Marie e Boris sono sposati da quindici anni; hanno due gemelle sveglie e sorridenti, Jade e Margaux; affrontano come ogni coppia le fatiche del quotidiano. Quello che non c’è, nella loro vita di alti e bassi, è l’amore. Accompagnano le figlie a scuola, cucinano, leggono, dormono: dividono la vita, ma controvoglia. La convivenza è un incidente causato dalle ristrettezze economiche. Campano sotto lo stesso tetto perché non c’è alternativa per far coincidere i conti e la felicità.

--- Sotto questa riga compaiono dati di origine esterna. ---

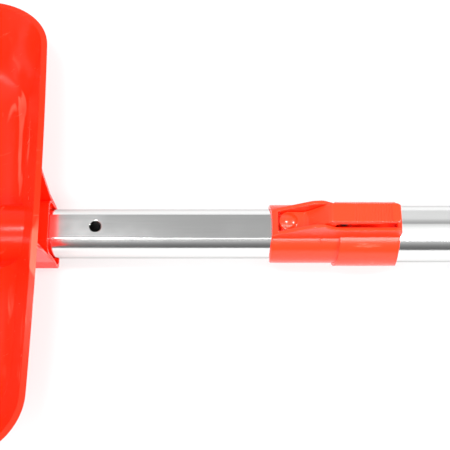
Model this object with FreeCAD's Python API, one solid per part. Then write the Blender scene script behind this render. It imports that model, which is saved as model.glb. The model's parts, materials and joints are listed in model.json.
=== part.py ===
import FreeCAD, Part
import math
import os

from FreeCAD import Base

# Telescopic snow shovel: a moulded scoop on a two-part aluminium shaft with a
# push-lever lock and a D-grip. Millimetres, +Z up, the shovel lies on its back.
# Everything is laid out in the shaft frame (X along the shaft towards the grip,
# origin on the shaft axis) and moved to the bottom centre of its box on saving.

# ---- shaft ----
lower_radius = 13.0          # outer radius of the lower tube
lower_wall = 1.2
flat_height = 11.2           # height of the guide flat over the shaft axis
lower_start = -152.0
lower_end = 166.0
upper_radius = 15.0
upper_wall = 1.0
upper_start = 60.0
upper_end = 298.0
slide_gap = 0.2              # collar bore over the lower tube

# ---- lock ----
hole_radius = 3.2
hole_pitch = 101.0
peg_x = 33.4
peg_radius = 2.8
peg_clear = 0.3              # peg tip over the flat, so the tubes slide freely
pivot_x = 50.0
pivot_z = 20.8
pivot_radius = 1.5
pin_reach = 6.8              # the pivot stops blind in the near cheek
lever_half = 5.1
lever_low = 19.0             # top of the lever over the peg
lever_high = 31.0            # top of the thumb plate
lever_end = 89.5
cheek_inner = 5.5
cheek_outer = 7.5
collar_start = 23.2
front_dip = 1.5              # how far the collar's front curves in over its width
collar_step = 57.0
collar_end = 91.0
end_bow = 1.2                # how far the collar's end curves out over its width
collar_small = 15.4
collar_large = 17.0
spring_x = 61.6
spring_radius = 2.5          # centre line of the coil
spring_wire = 0.4
spring_seat = 17.4

# ---- scoop ----
floor_top = -14.3
floor_bottom = -17.3         # lowest plane of the shovel
rim_height = 42.0            # rim over the shaft axis, at the middle of the rear wall
rim_sag = 15.25              # how much lower the rim is at the sides
rim_half = 130.9             # half width at the height of rim_height
rim_slope = 0.053            # fall of the rim per length towards the blade's tip
rear_x = -92.05              # rear edge of the rim
wall_lean = 0.33             # outward lean of the walls per height
wall = 3.1
corner = 32.1                # plan radius of the rim's corners
corner_grow = 0.3            # how much the corners open out per depth
floor_fillet = 30.0
tip_x = -357.0
tunnel_radius = 15.2
tunnel_end = -160.0
nose_end = -226.0

# ---- fasteners ----
scoop_screw_radius = 2.1
scoop_screw_x = (-121.0, -141.0)
grip_screw_radius = 1.7
grip_screw_x = (277.0, 289.0)
collar_pin_radius = 2.0
collar_pin_x = (67.0, 83.0)
pin_head = 3.6
pin_seat = -15.9             # underside of the collar pins' heads

# ---- grip ----
grip_start = 264.0
grip_end = 388.0
grip_half = 60.0
grip_thick = 26.0
neck_radius = 17.2
sleeve_radius = -floor_bottom
sleeve_half = 41.0


def vec(x, y, z):
    return Base.Vector(x, y, z)


def rounded_wire(points, radii):
    """Closed wire through the points with each corner rounded to its radius."""
    count = len(points)
    starts, mids, ends = [], [], []
    for i in range(count):
        here, before, after = points[i], points[i - 1], points[(i + 1) % count]
        back = (before - here).normalize()
        ahead = (after - here).normalize()
        half = back.getAngle(ahead) / 2
        radius = radii[i]
        if radius == 0:
            starts.append(here)
            mids.append(None)
            ends.append(here)
            continue
        reach = radius / math.tan(half)
        bisector = (back + ahead).normalize()
        starts.append(here + back * reach)
        mids.append(here + bisector * (radius / math.sin(half) - radius))
        ends.append(here + ahead * reach)
    edges = []
    for i in range(count):
        if mids[i] is not None:
            edges.append(Part.Arc(starts[i], mids[i], ends[i]).toShape())
        begin, finish = ends[i], starts[(i + 1) % count]
        if (finish - begin).Length > 1e-6:
            edges.append(Part.LineSegment(begin, finish).toShape())
    return Part.Wire(edges)


def prism(points, radii, along):
    """Solid of a rounded outline swept along a vector."""
    return Part.Face(rounded_wire(points, radii)).extrude(along)


def rod(radius, start, end):
    """Round bar between two points."""
    return Part.makeCylinder(radius, (end - start).Length, start, end - start)


def box(x0, x1, y0, y1, z0, z1):
    return Part.makeBox(x1 - x0, y1 - y0, z1 - z0, vec(x0, y0, z0))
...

L’economie du couple – titolo sublime e didascalico – di Joachim Lafosse mette in scena la dissezione di un amore, è la radiografia spietata e puntuale di un rapporto esacerbato dalla compresenza coatta, racconta i resti di quella che fu una famiglia e che si è trasformata in un groviglio di rivendicazioni, urla, calcoli gretti e meschini. Lafosse inquadra il suo dramma intimo e soffocante – si svolge quasi interamente in una casa solare, diventata un’angusta galera – in scene secche ed essenziali; riconduce alla pratica ogni malessere; rifiuta la psicologia spicciola per descrivere l’aridità di due persone che un tempo si amavano e che sono diventate estranee; adotta una narrazione quasi tattile, materica e uno stile fluido e geometrico.

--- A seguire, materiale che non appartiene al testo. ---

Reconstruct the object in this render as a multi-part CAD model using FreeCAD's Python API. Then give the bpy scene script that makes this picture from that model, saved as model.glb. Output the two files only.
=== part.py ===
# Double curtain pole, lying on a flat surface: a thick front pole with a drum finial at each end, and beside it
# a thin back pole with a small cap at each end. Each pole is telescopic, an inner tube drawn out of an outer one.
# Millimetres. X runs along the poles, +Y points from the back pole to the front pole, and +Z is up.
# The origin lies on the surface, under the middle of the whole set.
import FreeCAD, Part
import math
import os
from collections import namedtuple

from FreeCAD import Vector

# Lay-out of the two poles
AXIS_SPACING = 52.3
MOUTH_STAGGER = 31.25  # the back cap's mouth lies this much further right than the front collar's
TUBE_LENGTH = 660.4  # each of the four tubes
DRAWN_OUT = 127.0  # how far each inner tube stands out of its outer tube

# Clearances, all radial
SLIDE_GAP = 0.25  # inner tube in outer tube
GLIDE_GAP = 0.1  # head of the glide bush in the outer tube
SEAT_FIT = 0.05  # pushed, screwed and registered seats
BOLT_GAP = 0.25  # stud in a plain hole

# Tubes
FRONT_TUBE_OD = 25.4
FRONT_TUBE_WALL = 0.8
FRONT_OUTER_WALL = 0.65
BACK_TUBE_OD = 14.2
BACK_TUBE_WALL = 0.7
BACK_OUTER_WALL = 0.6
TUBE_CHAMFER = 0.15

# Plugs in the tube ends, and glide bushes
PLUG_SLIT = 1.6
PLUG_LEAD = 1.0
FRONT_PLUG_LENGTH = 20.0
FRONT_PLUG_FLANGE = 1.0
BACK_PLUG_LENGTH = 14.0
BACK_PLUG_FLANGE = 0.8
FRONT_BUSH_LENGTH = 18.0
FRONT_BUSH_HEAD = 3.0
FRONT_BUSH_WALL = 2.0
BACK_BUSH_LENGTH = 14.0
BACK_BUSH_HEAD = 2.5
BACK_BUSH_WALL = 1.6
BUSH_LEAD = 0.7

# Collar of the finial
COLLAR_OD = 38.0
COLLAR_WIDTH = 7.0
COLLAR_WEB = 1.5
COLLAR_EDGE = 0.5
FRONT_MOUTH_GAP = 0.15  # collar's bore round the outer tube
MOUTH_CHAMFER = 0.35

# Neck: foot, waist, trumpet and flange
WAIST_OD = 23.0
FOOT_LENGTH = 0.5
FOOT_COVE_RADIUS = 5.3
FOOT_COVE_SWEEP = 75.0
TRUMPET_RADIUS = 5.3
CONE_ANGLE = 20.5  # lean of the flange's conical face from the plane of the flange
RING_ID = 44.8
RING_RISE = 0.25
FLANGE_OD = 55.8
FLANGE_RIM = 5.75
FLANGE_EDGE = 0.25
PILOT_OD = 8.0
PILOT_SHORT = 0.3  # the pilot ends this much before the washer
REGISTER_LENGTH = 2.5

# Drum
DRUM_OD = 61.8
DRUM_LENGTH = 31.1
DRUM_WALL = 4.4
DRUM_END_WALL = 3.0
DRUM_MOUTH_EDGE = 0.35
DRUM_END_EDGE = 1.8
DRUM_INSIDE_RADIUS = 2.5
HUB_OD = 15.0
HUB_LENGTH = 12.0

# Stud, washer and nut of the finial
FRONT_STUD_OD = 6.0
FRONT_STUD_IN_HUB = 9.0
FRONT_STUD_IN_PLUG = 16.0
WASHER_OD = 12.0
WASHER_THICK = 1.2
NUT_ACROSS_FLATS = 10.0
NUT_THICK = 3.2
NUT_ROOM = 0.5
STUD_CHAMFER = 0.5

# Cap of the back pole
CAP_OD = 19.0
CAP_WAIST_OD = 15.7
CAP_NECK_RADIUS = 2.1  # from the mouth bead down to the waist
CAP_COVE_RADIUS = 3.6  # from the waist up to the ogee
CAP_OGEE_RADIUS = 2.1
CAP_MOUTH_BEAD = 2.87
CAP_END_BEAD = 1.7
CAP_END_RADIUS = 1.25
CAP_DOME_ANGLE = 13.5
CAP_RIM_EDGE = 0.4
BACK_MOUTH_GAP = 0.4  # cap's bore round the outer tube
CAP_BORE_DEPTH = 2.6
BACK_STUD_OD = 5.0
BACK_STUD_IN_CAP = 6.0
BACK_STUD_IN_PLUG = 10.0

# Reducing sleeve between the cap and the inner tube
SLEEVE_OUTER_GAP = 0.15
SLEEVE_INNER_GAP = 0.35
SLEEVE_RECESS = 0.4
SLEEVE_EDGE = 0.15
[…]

Marie (Bérénice Béjo) è una donna borghese, prigioniera dei suoi stessi privilegi, di cui è ossessivamente accusata; Boris (Cédric Kahn) è un proletario diventato architetto, più pronto all’autocommiserazione che al sacrificio, vittima di se stesso, dell’odio/invidia per il denaro altrui, stritolato da meccanismi cui reagisce con violenta goffaggine (debiti, astio sociale e affettivo, estraneità). L’economia della coppia è la traduzione in calcoli biechi e tangibili di ogni possibile deriva sentimentale: il film si attorciglia sulle infinite discussioni dei protagonisti, in cui ogni rivendicazione fa trasparire la disperazione per un’infelicità non programmata, per un fallimento sentimentale vissuto come un naufragio. Marie e Boris urlano e strepitano, si rendono vili agli occhi delle figlie, si accusano di debolezze, incoerenze, inerzie, immobilità. Vittime e carnefici di loro stessi, piegati dall’insoddisfazione che governa le loro vite, con gli sguardi ormai pieni più di pena che di affetto.

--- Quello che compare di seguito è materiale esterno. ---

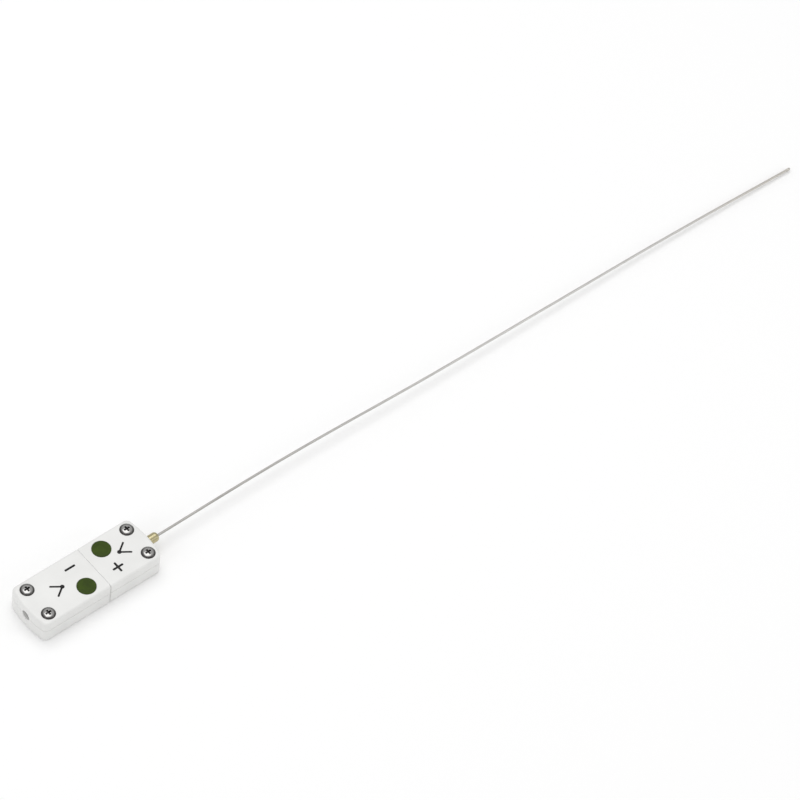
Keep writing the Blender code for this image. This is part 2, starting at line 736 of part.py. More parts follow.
def make_tip(plug, route, axis, sheath_end, wire_end, inner):
    """The junction bead in front of the wires, and the welded cap that closes the sheath."""
    bead_x = wire_end + WIRE_GAP + BEAD_RADIUS
    ball = profile_mesh("hot_junction_bead", tail_to_tip(arc((bead_x, 0), BEAD_RADIUS, 180, 0, 6)))
    bead = add_part("hot_junction_bead", ball, plug, "sheath_alloy", axis)
    turn(bead, "X", SMALL_STEPS)
    bend(bead, route)
    spigot = inner - WIRE_GAP
    crown = arc((sheath_end + TIP_LENGTH - TIP_RADIUS, 0), TIP_RADIUS, 90, 0, 6)
    spigot_end = sheath_end - TIP_SPIGOT_LENGTH
    swell = (sheath_end + TIP_RADIUS / 2, TIP_RADIUS)
    profile = [(spigot_end, 0), (spigot_end, spigot), (sheath_end, spigot),
               (sheath_end, SHEATH_RADIUS), swell]
    nose = profile_mesh("probe_end_cap", tail_to_tip(profile + crown))
    cap = add_part("probe_end_cap", nose, plug, "sheath_alloy", axis)
    turn(cap, "X", SMALL_STEPS)
    bend(cap, route)


def make_seal(plug, axis, cold_end, wire_y):
    """A bead of cement over the sheath's cold end, with a blind bore for it and a hole for each wire."""
    front, rear = cold_end - SEAL_LENGTH / 2, cold_end + SEAL_LENGTH / 2
    ease = SEAL_RADIUS * 0.25
    profile = [(front, 0), (front, SEAL_RADIUS - ease), (front + ease, SEAL_RADIUS),
               (rear - ease, SEAL_RADIUS), (rear, SEAL_RADIUS - ease), (rear, 0)]
    seal = add_part("cold_end_seal", profile_mesh("cold_end_seal", tail_to_tip(profile)), plug, "cement",
                    axis)
    turn(seal, "X", ROUND_STEPS)
    room = round_mesh("room", SHEATH_RADIUS + FIT_GAP, cold_end - FIT_GAP, rear + BEYOND, along="X")
    cut(seal, add_cutter("seal_sheath_room", room, plug, axis))
    for pole, side in (("positive", -1), ("negative", 1)):
        hole = round_mesh("hole", WIRE_RADIUS + 2 * WIRE_GAP, front - BEYOND, cold_end, steps=WIRE_STEPS,
                          along="X")
        cut(seal, add_cutter("seal_hole_" + pole, hole, plug, (0, side * wire_y, CABLE_AXIS)))


def make_ferrule(plug, axis):
    """A flanged brass tube with a domed mouth, held between the shells and closed on the sheath."""
    flange_front = plug.chamber_rear + FLANGE_FROM_CHAMBER
    flange_rear = flange_front + FLANGE_LENGTH
    mouth = plug.length + FERRULE_REACH
    bore = SHEATH_RADIUS + FIT_GAP
    dome = arc((mouth - (FERRULE_RADIUS - bore), bore), FERRULE_RADIUS - bore, 90, 0, 6)
    profile = [(flange_front, bore), (flange_front, FLANGE_RADIUS), (flange_rear, FLANGE_RADIUS),
               (flange_rear, FERRULE_RADIUS)] + dome
    tube = profile_mesh("probe_ferrule", tail_to_tip(profile), closed=True)
    ferrule = add_part("probe_ferrule", tube, plug, "brass", axis)
    turn(ferrule, "X", ROUND_STEPS)


# ---------------------------------------------------------------------------------------------
# Assembly


def place_half(half, x, angle):
    half.empty = bpy.data.objects.new(half.name + "_frame", None)
    PARTS.objects.link(half.empty)
    half.empty.location = (x, 0, 0)
    half.empty.rotation_euler = (0, 0, angle)
    half.empty.empty_display_size = BODY_WIDTH


def make_half(half):
    make_shells(half)
    make_cover_screws(half)
    make_terminals(half)
    make_dot(half)


def main():
    plug = plug_half()
    socket = socket_half()
    place_half(plug, -PLUG_LENGTH / 2, 0)
    place_half(socket, -PLUG_LENGTH / 2 - MATING_GAP, math.pi)
    make_half(plug)
    make_half(socket)
    cut_plug_channels(plug)
    cut_socket_slots(socket)
    make_blades(plug)
    make_contacts(socket)
    make_probe(plug)


clear_scene()
PARTS = new_collection("thermocouple")
CUTTERS = new_collection("cutters")
FINISHES = {
    "ceramic": principled("ceramic", (0.86, 0.86, 0.84), 0.45),
    "green_enamel": principled("green_enamel", (0.05, 0.08, 0.02), 0.40),
    "polished_steel": principled("polished_steel", (0.62, 0.62, 0.61), 0.18, 1.0),
    "plated_steel": principled("plated_steel", (0.60, 0.60, 0.58), 0.30, 1.0),
    "spring_steel": principled("spring_steel", (0.45, 0.45, 0.46), 0.32, 1.0),
    "brass": principled("brass", (0.72, 0.56, 0.22), 0.25, 1.0),
    "sheath_alloy": principled("sheath_alloy", (0.42, 0.41, 0.39), 0.38, 1.0),
    "positive_alloy": principled("positive_alloy", (0.55, 0.54, 0.51), 0.35, 1.0),
    "negative_alloy": principled("negative_alloy", (0.47, 0.46, 0.43), 0.38, 1.0),
    "magnesia": principled("magnesia", (0.90, 0.89, 0.86), 0.90),
    "cement": principled("cement", (0.75, 0.72, 0.64), 0.80),
}
main()
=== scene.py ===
"""Looks of a thermocouple: a metal-sheathed probe on a miniature ceramic plug, with its free socket.

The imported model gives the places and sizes. X runs along the probe towards its tip, Y across the
blades, and Z is up, in metres. Each piece is modelled about its own axis, or in the frame of its
half of the connector, and its mesh is then moved to its place.
"""

import json
import math

import bmesh
import bpy
from bpy.props import FloatProperty, FloatVectorProperty, PointerProperty
from mathutils import Matrix, Vector

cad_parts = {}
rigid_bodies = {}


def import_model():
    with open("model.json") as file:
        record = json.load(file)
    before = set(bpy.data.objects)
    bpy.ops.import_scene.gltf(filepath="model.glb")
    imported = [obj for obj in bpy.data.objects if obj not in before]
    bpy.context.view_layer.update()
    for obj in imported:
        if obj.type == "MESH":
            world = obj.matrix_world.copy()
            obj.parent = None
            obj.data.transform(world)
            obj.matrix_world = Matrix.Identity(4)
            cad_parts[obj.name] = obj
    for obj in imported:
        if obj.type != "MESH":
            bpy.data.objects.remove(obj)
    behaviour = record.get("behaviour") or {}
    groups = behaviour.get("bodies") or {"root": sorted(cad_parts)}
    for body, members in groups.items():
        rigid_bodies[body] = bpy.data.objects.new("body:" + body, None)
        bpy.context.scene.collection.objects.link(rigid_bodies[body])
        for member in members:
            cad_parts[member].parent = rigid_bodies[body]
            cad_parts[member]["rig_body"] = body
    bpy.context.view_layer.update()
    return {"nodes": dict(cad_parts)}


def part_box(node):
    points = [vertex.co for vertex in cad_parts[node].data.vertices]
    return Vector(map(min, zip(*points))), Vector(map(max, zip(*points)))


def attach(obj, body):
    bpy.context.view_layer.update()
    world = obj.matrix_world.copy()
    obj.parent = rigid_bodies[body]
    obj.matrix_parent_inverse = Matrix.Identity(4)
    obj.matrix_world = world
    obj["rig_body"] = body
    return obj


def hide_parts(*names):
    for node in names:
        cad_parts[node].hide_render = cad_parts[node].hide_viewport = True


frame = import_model()

bl_info = {
    "name": "Thermocouple Probe",
    "version": (1, 0, 0),
    "blender": (4, 5, 0),
    "location": "View3D > Sidebar > Thermocouple",
    "description": "Builds a sheathed probe with its miniature ceramic plug and socket",
    "category": "Object",
}

HALVES = ("plug", "socket")
SIDES = ("left", "right")
POLES = ("positive", "negative")

# Rooms inside the ceramic halves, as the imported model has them
CHAMBER_LENGTH = {"plug": 0.0070, "socket": 0.0040}
BLADE_WIDTH = {"positive": 0.0024, "negative": 0.0032}
FIT_GAP = 0.0001
LOOSE_GAP = 0.0002
ENTRY_WALL = 0.0013
CABLE_ENTRY_RADIUS = 0.0015
FACE_REACH = 0.00012
FLANGE_FROM_CHAMBER = 0.0012
BEYOND = 0.001
CABLE_ENTRY_LIP = 0.0004
REAR_CORNER_STEPS = 10
FRONT_CORNER_STEPS = 5
BOW_CUTS = 18
RIM_STEPS = 6

# Turned pieces
COVER_HEAD_HEIGHT = 0.0013
COVER_HEAD_RIM = 0.35 * COVER_HEAD_HEIGHT
COVER_SCREW_RADIUS = 0.00095
COVER_HOLE_RADIUS = COVER_SCREW_RADIUS + LOOSE_GAP
TERMINAL_HEAD_HEIGHT = 0.0010
TERMINAL_SCREW_RADIUS = 0.0008
SLOT_HALF_WIDTH = 0.00025
SHANK_CHAMFER = 0.3
NUT_HEIGHT = 0.0016
NUT_FLARE = 0.00015
NUT_SLOPE = 0.6
NUT_FACE = 0.97
FERRULE_RADIUS = 0.00145
FLANGE_LENGTH = 0.0012

# Probe
PROBE_LENGTH = 0.250
PROBE_SAG = 0.0035
PROBE_SWAY = ((0.18, 0.0002), (0.42, -0.0012), (0.62, -0.0016), (0.80, -0.0020), (1.0, -0.0033))
SHEATH_RADIUS = 0.000375
SHEATH_WALL = 0.00011
COLD_END_SETBACK = 0.0008
TIP_RADIUS = 0.00045
TIP_LENGTH = 0.0016
TIP_SPIGOT_LENGTH = 0.0005
SPIGOT_GAP = 0.00002
WELD_RADIUS = 0.00009
WELD_SETBACK = 0.00012
CAP_SHOULDER = 0.0005
ROUTE_RESOLUTION = 12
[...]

Lafosse costruisce il film in lunghi segmenti, spesso ripetuti o ampliati, con minime variazioni. Imposta i dialoghi sulle declinazioni pratiche della vita, rifugge il melodramma – che però miracolosamente a tratti esplode – soffermandosi in lunghe digressioni su immobili da valutare e orari da rispettare. Marie e Boris sono però personaggi di carne e sangue, fragili come vetro; portano nell’andamento desolato del passo, nelle occhiaie intorpidite da lunghi bagni caldi, nella vergogna che segue ogni litigio, le stimmate di un dolore banale quanto concreto. E nell’unico momento sentimentale che i personaggi si concedono – e che Lafosse concede agli spettatori – s’intravede, attraverso un ballo scatenato da condividere, finalmente, con le loro bambine, la stanchezza di vivere, la pulsione a cedere, il piegarsi a un’illusoria soluzione che la mattina dopo sembra già un fantasma.
L’economie du couple è un magnifico e terribile mélo dei nostri giorni, raffreddato e già consunto, figlio di un tempo di sconfitte e remissioni, stilisticamente impeccabile e terribilmente – in senso letterale – commovente: guance asciutte e un groppo in gola a chiedere conto di un fallimento che è già dietro le spalle. Un film in cui il presente è vissuto nell’attesa incombente del futuro, figlio storto di un passato che ha vinto, piegato, sconfitto i suoi protagonisti.